Di sisi lain, minimnya pengawasan dari dinas perdagangan atau instansi teknis di tingkat kabupaten dan kecamatan memperburuk keadaan. Agen dan pangkalan yang mestinya menjual gas sesuai HET kerap menjual dengan harga tinggi karena suplai terbatas atau ada praktik pengambilan keuntungan berlebih.

Perlu Evaluasi dan Penertiban

Pemerintah daerah diminta untuk mengambil langkah konkret: melakukan pendataan ulang penerima manfaat subsidi, mengaktifkan kembali tim pengawas distribusi elpiji, serta memberikan sanksi tegas bagi agen dan pangkalan yang menjual di atas HET.

Langkah lain yang bisa dilakukan adalah memperluas edukasi masyarakat mengenai penggunaan elpiji tepat sasaran, termasuk mendorong pelaku usaha untuk beralih ke gas non-subsidi.
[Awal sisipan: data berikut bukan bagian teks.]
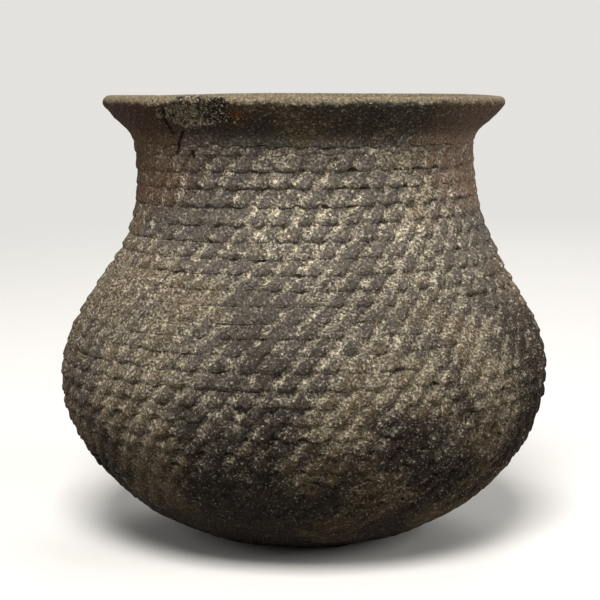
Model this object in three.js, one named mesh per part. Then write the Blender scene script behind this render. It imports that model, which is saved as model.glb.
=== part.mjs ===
// A small indented-corrugated cooking jar, built as its potter built it: a patted base, ropes of clay
// laid in one rising spiral with each lower edge lapped over the rope beneath and pinned down with a
// fingertip, a smoothed neck band, and a rounded lip. Millimetres, +Z up, the axis of the jar is Z,
// and the photographed side faces -Y.
import * as THREE from 'three';

// Outline of the outside, from the floor to the lip.
const footRadius = 18.5;          // flat that the jar rests on
const footSweep = 24;             // how far the base runs out before it turns up
const bellyRadius = 75;
const bellyHeight = 50;
const bellyBelow = 27;            // fullness of the curve under and over the widest place
const bellyAbove = 26;
const neckRadius = 52;
const neckHeight = 114;
const neckBelow = 33;             // length of the straight run under and over the narrowest place
const neckAbove = 13;
const lipRadius = 61.3;           // outermost edge of the lip
const jarHeight = 135;
const flareSlope = THREE.MathUtils.degToRad(52);
const flareReach = 12;            // how far down the slope of the lip is felt

// Wall.
const wall = 5;
const lipThickness = 3.6;
const seatGap = 0.3;              // clearance between two pieces of clay

// Spiral of ropes, in distances along the outline from the middle of the base.
const baseReach = 30;
const neckBandHeight = 7.5;       // smooth wall between the last rope and the lip
const lipStrip = 5;               // height of the strip that carries the lip
const turns = 31;                 // turns of the seam between the base and the neck band
const ropes = 33;                 // each stops short of one turn, so that the joints walk round
const taperedStart = 0.2;         // turns by which the first rope starts late, as it thins out to nothing
const taperedEnd = 0.3;           // turns by which the last rope ends early

// Lapping of one rope over the one beneath.
const lap = 2.0;                  // hang of the lower edge below its seat
const seatRise = 1.8;             // rise of the seat from its middle to the inside
const tuck = 1.4;                 // how deep the top of a rope is tucked under the next one
const smoothTuck = 0.35;          // the same where the laps are smoothed away
const smoothTurns = 9;            // turns that are smoothed, counted from the base
const blendTurns = 2;             // turns over which the smoothing fades

// Fingertip presses. The odd part of the count makes each turn's presses stand beside those beneath.
const pressesPerTurn = 59.45;
const pressDrop = 1;              // presses fewer in each turn above the belly
const dropStart = 16;             // turn from which the count drops
const pressDepth = 1.3;
const pressLift = 0.8;            // how far a press lifts the lower edge between two lobes

// Flake lost from the outside of the lip.
const flakeAngle = THREE.MathUtils.degToRad(-125);
const flakeSpan = THREE.MathUtils.degToRad(13);
const flakeDepth = 1.3;
const flakeFade = 0.3;            // share of its depth that is left at the lower edge of the lip's strip

// Facets.
const plainColumns = 30;          // columns of points round a smooth face
const lipColumns = 60;
const columnsPerPress = 2;        // one on the lobe and one in the hollow
const outlineSteps = 5;           // points along the outline between the edges of a smooth band
const lipSteps = 6;               // points round the roll of the lip
const pressMargin = 0.2;          // least distance between a column and a rope's end, in columns
const leastRelief = 0.02;         // relief under which a rope needs no columns for its presses
const rounding = 1e-6;            // of a column, so that no column falls on a rope's end

// Colours and finish of the fired clay.
const baseColour = 0x3d2f27;
const ropeColour = 0x6b6158;
const neckColour = 0x4a3c33;
const lipColour = 0x8a7763;
const roughness = 0.92;

const fullTurn = 2 * Math.PI;
const backAngle = Math.PI / 2;    // the spiral starts at the back of the jar

const lipRound = lipThickness / 2;
const lipCentre = new THREE.Vector2(lipRadius - lipRound, jarHeight - lipRound);
const flareAlong = new THREE.Vector2(Math.cos(flareSlope), Math.sin(flareSlope));
const flareOut = new THREE.Vector2(flareAlong.y, -flareAlong.x);
const flareEnd = lipCentre.clone().addScaledVector(flareOut, lipRound);

const outline = new THREE.Path();
outline.moveTo(0, 0);
outline.lineTo(footRadius, 0);
outline.bezierCurveTo(footRadius + footSweep, 0, bellyRadius, bellyHeight - bellyBelow,
  bellyRadius, bellyHeight);
outline.bezierCurveTo(bellyRadius, bellyHeight + bellyAbove, neckRadius, neckHeight - neckBelow,
  neckRadius, neckHeight);
outline.bezierCurveTo(neckRadius, neckHeight + neckAbove, flareEnd.x - flareReach * flareAlong.x,
  flareEnd.y - flareReach * flareAlong.y, flareEnd.x, flareEnd.y);

const outlineLength = outline.getLength();
const lipSeat = outlineLength - lipStrip;
const neckSeat = lipSeat - neckBandHeight;
const rise = (neckSeat - baseReach) / turns;
const seatSlope = (lap + seatRise) / wall;
const seatShift = seatGap * Math.hypot(1, seatSlope);

// The place at a distance along the outline, a depth into the wall and a turn of the spiral.
function place(along, depth, turn) {
  const share = THREE.MathUtils.clamp(along / outlineLength, 0, 1);
  const point = outline.getPoint(share);
  const tangent = outline.getTangent(share);
  const radius = point.x - depth * tangent.y;
  const angle = backAngle + fullTurn * turn;
  return [radius * Math.cos(angle), radius * Math.sin(angle), point.y + depth * tangent.x];
}

// Height of the spiral seam at a turn. It is level at both ends, so that the ropes taper out there.
function seam(turn) {
  return baseReach + rise * THREE.MathUtils.clamp(turn, 0, turns);
}

// 0 where the laps are smoothed away and 1 where they stand proud.
function relief(turn) {
  return THREE.MathUtils.smoothstep(turn, smoothTurns - blendTurns, smoothTurns + blendTurns);
}

// Count of presses from the start of the spiral to a turn, and the turn at which a count is reached.
function pressCount(turn) {
  const past = Math.max(0, turn - dropStart);
  return pressesPerTurn * turn - pressDrop * past * past / 2;
}

function turnOfPress(count) {
  const beyond = count - pressesPerTurn * dropStart;
  if (beyond <= 0) {
    return count / pressesPerTurn;
  }
  const root = Math.sqrt(pressesPerTurn ** 2 - 2 * pressDrop * beyond);
  return dropStart + (pressesPerTurn - root) / pressDrop;
}

// Turns of the columns of points between two turns: even ones, and ones that follow the presses.
function plainTurns(start, end, count = plainColumns) {
  const between = [];
  for (let step = Math.floor(start * count) + 1; step < end * count - rounding; step += 1) {
    between.push(step / count);
  }
  return [start, ...between, end];
}

function pressTurns(start, end) {
  if (relief((start + end) / 2) < leastRelief) {
    return plainTurns(start, end);
  }
  const between = [];
  const last = pressCount(end) * columnsPerPress - pressMargin;
  for (let step = Math.ceil(pressCount(start) * columnsPerPress + pressMargin); step < last; step += 1) {
    between.push(turnOfPress(step / columnsPerPress));
  }
  return [start, ...between, end];
}

// A body is rows of points that run the same way, stitched row to row into one closed skin.
class Skin {
  constructor() {
    this.points = [];
    this.faces = [];
  }

  row(turnsOfRow, pointAt) {
    return turnsOfRow.map((turn) => {
      this.points.push(...pointAt(turn));
      return { turn, index: this.points.length / 3 - 1 };
    });
  }

  face(a, b, c) {
    this.faces.push(a.index, b.index, c.index);
  }

  stitch(lower, upper) {
    let low = 0;
    let high = 0;
    while (low < lower.length - 1 || high < upper.length - 1) {
      const lowDone = low === lower.length - 1;
      const highDone = high === upper.length - 1;
      if (highDone || (!lowDone && lower[low + 1].turn <= upper[high + 1].turn)) {
        this.face(lower[low], lower[low + 1], upper[high]);
        low += 1;
      } else {
        this.face(lower[low], upper[high + 1], upper[high]);
        high += 1;
      }
    }
  }

  // Stitches rows that go round the section, each to the next and the last to the first.
  wrap(rows) {
    rows.forEach((row, number) => this.stitch(row, rows[(number + 1) % rows.length]));
  }

  // Closes the two ends of an open rope with fans.
  cap(rows) {
    const starts = rows.map((row) => row[0]);
    const ends = rows.map((row) => row[row.length - 1]);
    for (let corner = 1; corner < rows.length - 1; corner += 1) {
      this.face(starts[0], starts[corner], starts[corner + 1]);
      this.face(ends[0], ends[corner + 1], ends[corner]);
    }
  }

  mesh(name, material) {
    const geometry = new THREE.BufferGeometry();
    geometry.setAttribute('position', new THREE.Float32BufferAttribute(this.points, 3));
    geometry.setIndex(this.faces);
    geometry.computeVertexNormals();
    const mesh = new THREE.Mesh(geometry, material);
    mesh.name = name;
    return mesh;
  }
}

// A row that closes on itself: its last point is its first.
function closeRow(row) {
  const first = row[0];
  return [...row, { turn: first.turn + 1, index: first.index }];
}

function clay(color) {
  return new THREE.MeshStandardMaterial({ color, roughness, metalness: 0 });
}

// One rope of the spiral between two turns.
function rope(start, end, name, material) {
  const skin = new Skin();
  const lowSeam = (turn) => seam(turn - 1);
  const lipEdge = (turn) => {
    const press = relief(turn) * (0.5 + 0.5 * Math.cos(fullTurn * pressCount(turn)));
    return place(lowSeam(turn) - lap + pressLift * press, pressDepth * press, turn);
  };
  const topEdge = (turn) => {
    const depth = THREE.MathUtils.lerp(smoothTuck, tuck, relief(turn + 1));
    return place(seam(turn) - lap + seatSlope * depth - seatShift, depth, turn);
  };
  const innerTop = (turn) => place(seam(turn) + seatRise - seatShift, wall, turn);
  const innerLow = (turn) => place(lowSeam(turn) + seatRise, wall, turn);
  const rows = [
    skin.row(pressTurns(start, end), lipEdge),
    skin.row(plainTurns(start, end), topEdge),
    skin.row(plainTurns(start, end), innerTop),
    skin.row(plainTurns(start, end), innerLow),
  ];
  skin.wrap(rows);
  skin.cap(rows);
  return skin.mesh(name, material);
}

// The patted disc under the first rope.
function base(material) {
  const skin = new Skin();
  const round = plainTurns(0, 1).slice(0, -1);
  const ring = (along, depth) => closeRow(skin.row(round, (turn) => place(along, depth, turn)));
  const edge = baseReach - lap + seatSlope * smoothTuck - seatShift;
  const inside = baseReach + seatRise - seatShift;
  const rows = [ring(footRadius, 0)];
  for (let step = 1; step <= outlineSteps; step += 1) {
    const share = step / outlineSteps;
    rows.push(ring(THREE.MathUtils.lerp(footRadius, edge, share), smoothTuck * share));
  }
  for (let step = outlineSteps; step >= 0; step -= 1) {
    rows.push(ring(THREE.MathUtils.lerp(footRadius, inside, step / outlineSteps), wall));
  }
  rows.slice(1).forEach((row, below) => skin.stitch(rows[below], row));
  for (const [row, height, turned] of [[rows[0], 0, true], [rows[rows.length - 1], wall, false]]) {
    const [middle] = skin.row([0], () => [0, 0, height]);
    for (let column = 0; column < row.length - 1; column += 1) {
      const pair = turned ? [row[column + 1], row[column]] : [row[column], row[column + 1]];
      skin.face(middle, ...pair);
    }
  }
  return skin.mesh('base_disc', material);
}

// Depth of the wall along the neck, which thins towards the lip.
function thinning(along) {
  return THREE.MathUtils.lerp(wall, lipThickness, THREE.MathUtils.smoothstep(along, neckSeat, lipSeat));
}

// The smooth band of the neck, seated on the last turn of the spiral and carrying the lip.
function neckBand(material) {
  const skin = new Skin();
  const round = plainTurns(0, 1, lipColumns).slice(0, -1);
  const ring = (along, depth) => closeRow(skin.row(round, (turn) => place(along, depth, turn)));
  const outerTop = lipSeat - seatGap;
  const rows = [];
  for (let step = 0; step <= outlineSteps; step += 1) {
    rows.push(ring(THREE.MathUtils.lerp(neckSeat - lap, outerTop, step / outlineSteps), 0));
  }
  for (let step = outlineSteps; step >= 0; step -= 1) {
    const along = THREE.MathUtils.lerp(neckSeat + seatRise, outerTop, step / outlineSteps);
    rows.push(ring(along, step === 0 ? wall : thinning(along)));
  }
  skin.wrap(rows);
  return skin.mesh('neck_band', material);
}

// The rounded lip, with the old flake lost from its outer face.
function lip(material) {
  const skin = new Skin();
  const round = plainTurns(0, 1, lipColumns).slice(0, -1);
  const flake = (turn) => {
    const angle = backAngle + fullTurn * turn - flakeAngle;
    const away = Math.abs(Math.atan2(Math.sin(angle), Math.cos(angle)));
    return flakeDepth * (1 - THREE.MathUtils.smoothstep(away, flakeSpan / 2, flakeSpan));
  };
  const ring = (along, depth, loss) => closeRow(skin.row(round,
    (turn) => place(along, depth + loss * flake(turn), turn)));
  const rollRing = (swing, loss) => closeRow(skin.row(round, (turn) => {
    const reach = lipRound - loss * flake(turn);
    const radius = lipCentre.x + reach * (flareOut.x * Math.cos(swing) + flareAlong.x * Math.sin(swing));
    const height = lipCentre.y + reach * (flareOut.y * Math.cos(swing) + flareAlong.y * Math.sin(swing));
    const angle = backAngle + fullTurn * turn;
    return [radius * Math.cos(angle), radius * Math.sin(angle), height];
  }));
  const rows = [ring(lipSeat, 0, flakeFade), ring((lipSeat + outlineLength) / 2, 0, 1)];
  for (let step = 0; step <= lipSteps; step += 1) {
    const swing = Math.PI * step / lipSteps;
    rows.push(rollRing(swing, Math.max(0, Math.cos(swing))));
  }
  rows.push(ring(lipSeat, thinning(lipSeat), 0));
  skin.wrap(rows);
  return skin.mesh('rim_lip', material);
}

// All the ropes, laid end to end from the base to the neck band. Their joints fall on columns that the
// turns above and below share, so that the facets of two seats match.
function spiral(material) {
  const share = (turns + 1 - taperedStart - taperedEnd) / ropes;
  const halfGap = seatGap / 2 / (fullTurn * neckRadius);
  const joint = (number) => Math.round((taperedStart + share * number) * plainColumns) / plainColumns;
  return Array.from({ length: ropes }, (unused, number) => {
    const name = `coil_${String(number + 1).padStart(2, '0')}`;
    return rope(joint(number) + halfGap, joint(number + 1) - halfGap, name, material);
  });
}

const jar = new THREE.Group();
jar.name = 'jar';
jar.add(base(clay(baseColour)));
jar.add(...spiral(clay(ropeColour)));
jar.add(neckBand(clay(neckColour)));
jar.add(lip(clay(lipColour)));

export default jar;
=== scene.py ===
"""A small indented-corrugated cooking jar, dressed for its picture.

The jar is built as its potter built it: a patted base, ropes of clay spun round the jar in one rising
spiral and pressed down with a fingertip, a smoothed neck band and a rounded lip. Sizes are millimetres
until a mesh is written, which is in metres. Turns of the spiral start at the back of the jar, and
bearings are degrees from the front, positive to the right.
"""

import logging
import math
from dataclasses import dataclass, field
from enum import Enum
from typing import Callable, Sequence

import bpy
import numpy as np
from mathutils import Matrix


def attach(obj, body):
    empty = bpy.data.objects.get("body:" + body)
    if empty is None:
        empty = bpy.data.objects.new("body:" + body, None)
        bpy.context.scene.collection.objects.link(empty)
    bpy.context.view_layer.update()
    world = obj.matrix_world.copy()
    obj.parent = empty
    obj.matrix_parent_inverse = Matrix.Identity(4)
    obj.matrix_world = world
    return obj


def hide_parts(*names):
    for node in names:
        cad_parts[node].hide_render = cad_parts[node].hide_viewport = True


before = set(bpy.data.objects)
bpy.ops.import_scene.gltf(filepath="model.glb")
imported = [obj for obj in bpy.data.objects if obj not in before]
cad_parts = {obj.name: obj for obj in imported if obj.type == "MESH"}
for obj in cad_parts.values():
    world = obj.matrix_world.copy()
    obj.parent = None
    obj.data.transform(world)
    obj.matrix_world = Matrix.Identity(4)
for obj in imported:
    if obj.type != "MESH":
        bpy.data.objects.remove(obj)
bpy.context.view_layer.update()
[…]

Pendistribusian gas elpiji 3 kilogram harus dipastikan menyasar rumah tangga miskin dan usaha mikro, bukan digunakan secara bebas oleh konsumen menengah atau besar.

Harapan di Tengah Ketidakpastian

Warga Belitang Hulu kini hanya bisa berharap agar kondisi segera normal. Bagi mereka, ketersediaan gas elpiji bersubsidi bukan hanya soal harga atau kenyamanan, melainkan soal keberlangsungan hidup sehari-hari.

Dengan kondisi harga pangan yang juga merangkak naik, kelangkaan gas elpiji menjadi beban ganda yang sangat berat.

“Kalau makan saja sudah susah karena gas mahal, bagaimana kami bisa hidup tenang?” tutur seorang warga lansia di desa sekitar Belitang Hulu.

Kelangkaan gas elpiji 3 kilogram di Belitang Hulu adalah gambaran nyata bagaimana kebijakan subsidi dan distribusi yang tidak diawasi secara ketat bisa berdampak langsung pada masyarakat. Di saat harga BBM dan kebutuhan pokok lainnya juga naik, kehadiran gas subsidi seharusnya menjadi bantalan ekonomi, bukan sumber masalah.

Warga kini menanti langkah cepat dan konkret dari pemerintah, bukan sekadar janji. Sebab bagi mereka, setiap tabung gas yang tersedia di pangkalan dengan harga wajar adalah harapan untuk bisa tetap menyalakan api di dapur keluarga.